Twelve of the world's biggest banks have decided to further crack down on money laundering. The move comes as the banks are feeling the heat of criticism, being regularly dressed down for failing to stop the flow of dirty money into their coffers.
A package of measures to combat money laundering will be announced at the beginning of next week. Switzerland's largest bank, UBS, confirmed on Monday the 12 banks had agreed to further the fight against dubious funds.
The measures are known as the "Wolfsberg guidelines", after the UBS training centre in Switzerland where they were agreed upon. The accord was drawn up in conjunction with the anti-corruption pressure group, Transparency International.
The bank added that the guidelines aim to ensure "a global standard of due diligence" for banks which deal with rich clients.

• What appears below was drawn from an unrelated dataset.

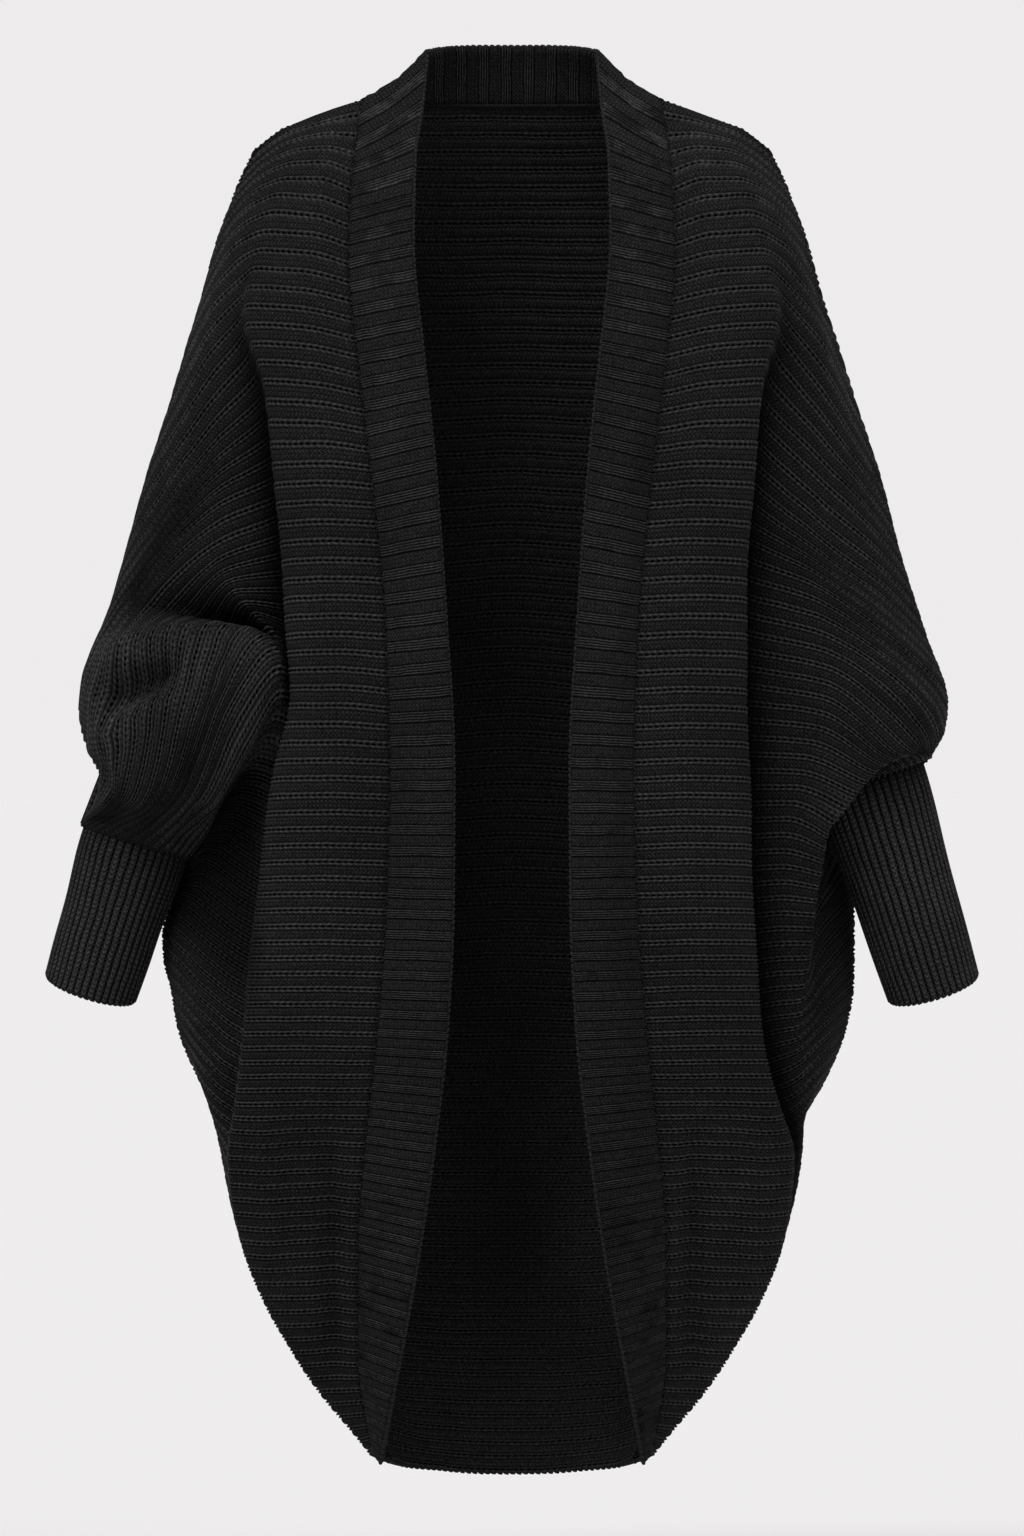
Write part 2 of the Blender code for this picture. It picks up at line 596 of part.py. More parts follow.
def ribbed_wall(smooth, ribs, mirrored, column_inward=None, row_inward=None):
    """A wall with ribs raised on its outer points over a plain inside.

    smooth holds the panel's points for each half rib. column_inward and row_inward map
    a border column or row to the ways its wall goes in, shared with the piece sewn to it.
    """
    normals = grid_normals(smooth)
    for column, ways in (column_inward or {}).items():
        normals[:, column] = -ways
    for row, ways in (row_inward or {}).items():
        normals[row] = -ways
    base = pull_in(smooth, SEAM_GAP / 2)
    outer = base + normals * rib_wave(ribs)[:, None, None]
    step = 2 * RIBS_PER_INNER_ROW
    chosen = list(range(0, len(ribs), step))
    if chosen[-1] != len(ribs) - 1:
        chosen.append(len(ribs) - 1)
    inner = base[chosen] - normals[chosen] * WALL
    return closed_wall(outer, inner, mirrored)


LEFT_PLACES = (0, 1, 2, 2.5, 3, 3.5, 4, 4.5, 5, 6, 7)
RIGHT_PLACES = (0, 1, 2, 2.5, 3, 4, 5, 6, 7, 8, 9)


def build_front(name, is_left, material):
    """One front with its half of the batwing sleeve."""
    ribs = np.arange(0, BODY_RIBS + 0.25, 0.5)
    stations, inward = front_stations(ribs, is_left)
    places = LEFT_PLACES if is_left else RIGHT_PLACES
    smooth = along_ribs(stations, places)
    smooth[0], shoulder_inward = on_shoulder(smooth[0])
    band_inward = -grid_normals(smooth)[:, 0]
    points, faces = ribbed_wall(
        smooth, ribs, not is_left, {0: band_inward, -1: inward}, {0: shoulder_inward}
    )
    return add_piece(name, points, faces, material)


def build_back(name, material):
    """The back with the back halves of both batwing sleeves."""
    ribs = np.arange(0, BODY_RIBS + 0.25, 0.5)
    stations, inward_right, inward_left = back_stations(ribs)
    places = np.arange(stations.shape[1])
    smooth = along_ribs(stations, places)[:, ::-1]
    top = smooth[0].copy()
    top[:, 0] = np.abs(top[:, 0])
    top_inward = neck_inward(top)
    on_arm = top[:, 0] > NECK_SEAM[-1][1] - 0.1
    shoulder, shoulder_inward = on_shoulder(top[on_arm])
    smooth[0, on_arm, 1:] = shoulder[:, 1:]
    top_inward[on_arm] = shoulder_inward
    top_inward[:, 0] *= np.sign(smooth[0, :, 0])
    points, faces = ribbed_wall(
        smooth, ribs, False, {0: inward_left, -1: inward_right}, {0: top_inward}
    )
    return add_piece(name, points, faces, material)


def build_sleeve(name, side, mirrored, material):
    """The long forearm tube, ribbed lengthwise, open at both ends."""
    tube = side.tube
    turns = np.arange(0, 2 * SLEEVE_RIBS) * math.pi / SLEEVE_RIBS
    heights = (0.0, 0.5, 1.0)
    rise = TUBE_RIB_RISE * (np.arange(2 * SLEEVE_RIBS) % 2)
    start = tube.start + tube.axis * TUBE_GAP
    points = []
    for share in heights:
        centre = start + (tube.end - start) * share
        radius = tube.start_radius + (tube.end_radius - tube.start_radius) * share
        spokes = tube.radial(turns)
        drop = CUFF_DROP * share * np.sin(turns)[:, None] * tube.axis
        points.append(centre + drop + spokes * (radius - TUBE_INSET + rise)[:, None])
    inner = []
    for share in heights:
        centre = start + (tube.end - start) * share
        radius = tube.start_radius + (tube.end_radius - tube.start_radius) * share
        drop = CUFF_DROP * share * np.sin(turns[::2])[:, None] * tube.axis
        inner.append(centre + drop + tube.radial(turns[::2]) * (radius - TUBE_INSET - TUBE_WALL))
    outer_count, inner_count = len(turns), len(turns) // 2
    first_inner = len(heights) * outer_count
    faces = []
    for i in range(len(heights) - 1):
        for j in range(outer_count):
            k = (j + 1) % outer_count
            faces.append((i * outer_count + j, i * outer_count + k,
                          (i + 1) * outer_count + k, (i + 1) * outer_count + j))
        for j in range(inner_count):
            k = (j + 1) % inner_count
            row, below = first_inner + i * inner_count, first_inner + (i + 1) * inner_count
            faces.append((row + j, below + j, below + k, row + k))
    for level, flip in ((0, False), (len(heights) - 1, True)):
        ring = level * outer_count
        lining = first_inner + level * inner_count
        for j in range(inner_count):
            k = (j + 1) % inner_count
            trio = (
                (ring + 2 * j, lining + j, ring + 2 * j + 1),
                (ring + 2 * j + 1, lining + j, lining + k),
                (ring + 2 * j + 1, lining + k, ring + (2 * j + 2) % outer_count),
            )
            faces.extend(face[::-1] if flip else face for face in trio)
    points = np.concatenate(points + inner)
    if mirrored:
        points = points * np.array([-1.0, 1.0, 1.0])
        faces = [face[::-1] for face in faces]
    return add_piece(name, points * MM, faces, material)


def band_top_inward():
    """The ways the band's wall goes in where it crosses the shoulder line."""
    top = np.array(BAND_TOP_INWARD)
    neck_point = np.array(SHOULDER_INWARD[0])
    middle = BAND_TOP_SHARE * top + (1 - BAND_TOP_SHARE) * neck_point
    return unit(np.array([top, middle, neck_point]))


def build_front_band(name, mirrored, material):
    """The ribbed band along one front edge, its ribs lying across it."""
    marks = np.arange(0, FRONT_BAND_RIBS + 0.25, 0.5)
    ribs = marks * BODY_RIBS / FRONT_BAND_RIBS
    seam = along_guide(BAND_SEAM, ribs)
    free = along_guide(FREE_EDGE, ribs)
    middle = 0.5 * (seam + free)
    middle[:, 1] -= np.interp(ribs, BAND_BULGE[0], BAND_BULGE[1])
    middle[:, 0] -= np.interp(ribs, BAND_HOLLOW[0], BAND_HOLLOW[1])
    smooth = np.stack([free, middle, seam], axis=1)
    stations, _ = front_stations(ribs, not mirrored)
    body = along_ribs(stations, RIGHT_PLACES if mirrored else LEFT_PLACES)
    seam_inward = -grid_normals(body)[:, 0]
    smooth[:, -1] += SEAM_GAP * unit(smooth[:, -2] - smooth[:, -1])
    points, faces = ribbed_wall(
        smooth, marks, mirrored, {-1: seam_inward}, {0: band_top_inward()}
    )
    return add_piece(name, points, faces, material)


def build_neck_band(name, material):
    """The ribbed band that stands round the back of the neck."""
    marks = np.arange(0, NECK_BAND_RIBS + 0.25, 0.5)
    shares = 2 * marks / NECK_BAND_RIBS - 1
    mirror = np.stack([np.sign(shares), np.ones_like(shares), np.ones_like(shares)], axis=1)
    corners = np.array(NECK_SEAM)
    ways = neck_inward(corners[:, 1:])
    ways[-1] = unit(np.array(SHOULDER_INWARD[0]))
    seam = straight_through(corners[:, 0], corners[:, 1:], np.abs(shares)) * mirror
    seam_inward = straight_through(corners[:, 0], ways, np.abs(shares)) * mirror
    top = along_guide(NECK_TOP, np.abs(shares)) * mirror
    middle = 0.5 * (seam + top)
    middle[:, 1] += np.interp(np.abs(shares), *NECK_BULGE)
    hollow = np.interp(np.abs(shares), *NECK_HOLLOW)
    middle[:, 0] -= np.sign(shares) * hollow
    smooth = np.stack([top, middle, seam], axis=1)
    smooth[:, -1] += SEAM_GAP * unit(smooth[:, -2] - smooth[:, -1])
    end_inward = band_top_inward()
    far_end = end_inward * np.array([-1.0, 1.0, 1.0])
    points, faces = ribbed_wall(
        smooth, marks, False, {-1: unit(seam_inward)}, {0: far_end, -1: end_inward}
    )
    return add_piece(name, points, faces, material)


def main():
    """Clears the scene and builds every piece of the cardigan."""
    for old in list(bpy.data.objects):
        bpy.data.objects.remove(old)
    finishes = {
        name: knit_material(f"{name}_knit", colour) for name, colour in KNIT_COLOURS.items()
    }
    build_front("front_left", True, finishes["front"])
    build_front("front_right", False, finishes["front"])
    build_back("back", finishes["back"])
    build_sleeve("sleeve_left", LEFT, False, finishes["sleeve"])
    build_sleeve("sleeve_right", RIGHT, True, finishes["sleeve"])
    build_front_band("front_band_left", False, finishes["band"])
    build_front_band("front_band_right", True, finishes["band"])
    build_neck_band("neck_band", finishes["band"])


main()
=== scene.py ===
"""Looks of a long open-front cardigan, knitted sideways in chunky rib.

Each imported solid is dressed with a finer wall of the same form: the wide flat ribs and
the pairs of narrow ones stand out of its outer side, the reverse of the knit shows
inside, and stitches, seams and cast-off edges follow its borders. Lengths are
millimetres in the tables and metres in the meshes. +X is the wearer's left, -Y the
front, +Z up, and the origin is the middle of the base of the neck.
"""

import logging
import math
from dataclasses import dataclass, field, replace
from enum import Enum

import bmesh
import bpy
import numpy as np
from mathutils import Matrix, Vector


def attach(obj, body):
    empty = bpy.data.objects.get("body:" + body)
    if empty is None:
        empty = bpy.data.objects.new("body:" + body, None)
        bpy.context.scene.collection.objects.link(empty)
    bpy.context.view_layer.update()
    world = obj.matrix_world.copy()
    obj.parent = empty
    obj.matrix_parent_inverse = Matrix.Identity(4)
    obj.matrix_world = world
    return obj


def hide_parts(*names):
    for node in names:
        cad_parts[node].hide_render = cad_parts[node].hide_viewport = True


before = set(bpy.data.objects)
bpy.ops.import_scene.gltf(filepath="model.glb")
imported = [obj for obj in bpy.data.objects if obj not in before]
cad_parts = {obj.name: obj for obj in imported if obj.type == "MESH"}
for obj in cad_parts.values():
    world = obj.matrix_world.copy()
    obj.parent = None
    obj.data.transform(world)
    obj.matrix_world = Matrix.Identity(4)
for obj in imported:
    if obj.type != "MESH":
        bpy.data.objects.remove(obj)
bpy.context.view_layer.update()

BODY = "root"
MM = 0.001
Socket = bpy.types.NodeSocket
log = logging.getLogger("cardigan")

# Cloth and ribs
LINING_DEPTH = 3.0    # from the grooves outside to the grooves inside
SEAM_GAP = 0.36       # clear space left between two pieces at a seam
BODY_RIBS = 84        # from the shoulder line down to the hem
FRONT_BAND_RIBS = 65
NECK_BAND_RIBS = 10
SLEEVE_RIBS = 40
NECK_REPEAT = 15.9    # width of a repeat of the neck band, seen from the front
MIRROR = np.array([-1.0, 1.0, 1.0])

# Forearm sleeve: a tapered tube on a straight axis from the elbow to the cuff
TUBE_TOP = (249.5, 1.0, -471.0)
TUBE_CUFF = (294.9, 4.0, -617.5)
TUBE_TOP_RADIUS = 41.0
TUBE_CUFF_RADIUS = 34.5
CUFF_DROP = 7.0            # how much lower the cuff hangs at its front than at its middle
TUBE_WALL = 2.6            # from its grooves outside to its grooves inside
TUBE_GAP = 0.6             # clear space between the tube's upper rim and its ring
TUBE_INSET = 1.8           # how far the tube's grooves lie inside the ring it is sewn to
RIGHT_TUBE_START = 0.30    # share of the axis where the wearer's right tube begins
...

The agreement was spearheaded by Swiss banks, which control about one third of the world's private banking market. They are anxious to protect their reputation from allegations that they provide a ready haven for dirty money.
Last August six Swiss banks, including Credit Suisse, were reprimanded by the Swiss Banking Commission for serious shortcomings in procedures relating to the handling of funds from dubious sources.
Switzerland's efforts to combat money laundering were last week praised by Britain's Financial Times newspaper, which said the country had led the way in recovering funds salted away by Nigeria's former Abacha regime.
Switzerland has frozen suspect bank accounts containing $645 million (SFr1.148 billion), which was thought to have been deposited in the country by Abacha and his cronies.
The FT report, published on Friday, said Switzerland "was the first to respond" to a probe commissioned by the Nigerian government to track down funds stolen by Abacha.
By contrast, said the paper, the British government "has failed to respond more than four months after the request was made".
Correspondents say the FT report demonstrates that Switzerland is not alone in having unwittingly provided a haven for Abacha's stolen money, but is one of the few global financial centres to be doing something about it.
The FT estimates that $590 billion (SFr1,050 billion) is laundered annually. The banks involved in the agreement include: Swiss banks, UBS and Credit Suisse; Britain's Citigroup Barclays and HSBC; Germany's Deutsche Bank; France's Societe Generale; Spain's Banco Santander; and ABN Amro of the Netherlands.